Many CSPA applications have been rejected or denied because of such strict interpretation.

In a recent unpublished decision by the Board of Immigration Appeals, the term “sought to acquire” was given a broad meaning.

In this case, Matter of Murillo, the visa petition of his father had a priority date of October 16, 1995 and was approved on August 8, 1996 when Murillo was 12 years old. A visa number became available on June 1, 2003 when he was 19 years old. However his attorney whom he retained to file his adjustment of status filed his application more than 20 months from the date when a visa number became available.

The DHS concluded that Murillo was not eligible for CSPA benefits because he did not file his adjustment application within a year from June 1, 2003. But the Immigration Judge ruled that he was eligible because the requirement of “sought to acquire” could be satisfied by circumstances short of filing the application. The hiring of the attorney to prepare the application satisfied this requirement.
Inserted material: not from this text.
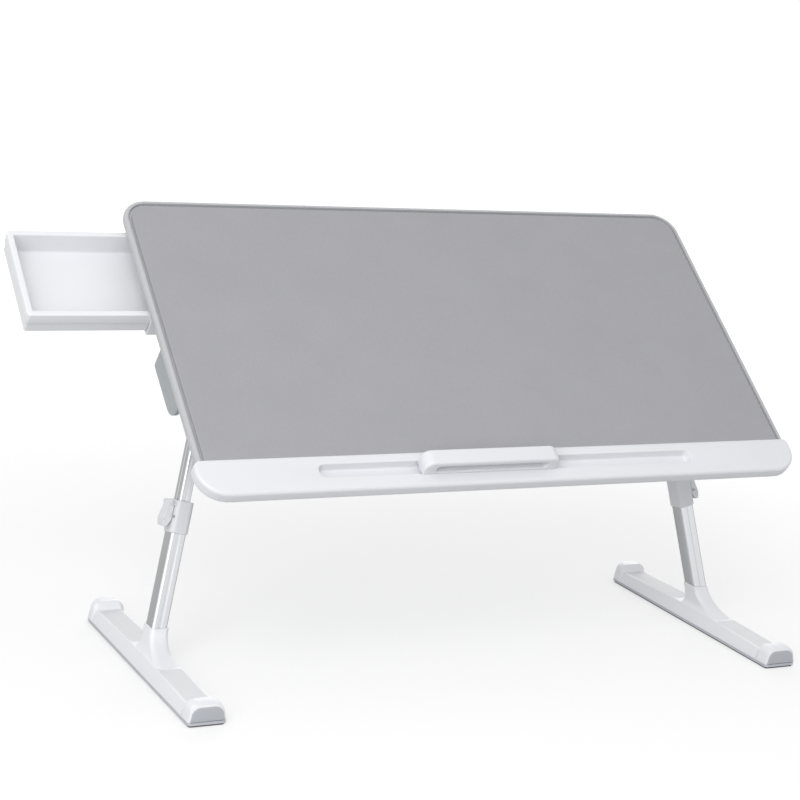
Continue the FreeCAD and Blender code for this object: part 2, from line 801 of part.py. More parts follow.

The Board of Immigration Appeals agreed with the Immigration Judge. The Board said that the term “sought to acquire” was broad enough to include substantial steps (such as hiring an attorney who completed the form and obtaining a money order for the filing fee) toward the filing of the adjustment application within the required one-year period. To hold otherwise, the Board said, “would undermine the very purpose and intent of the statute which was to protect an alien ‘child’ from ‘aging out’ due to ‘no fault of her own’.”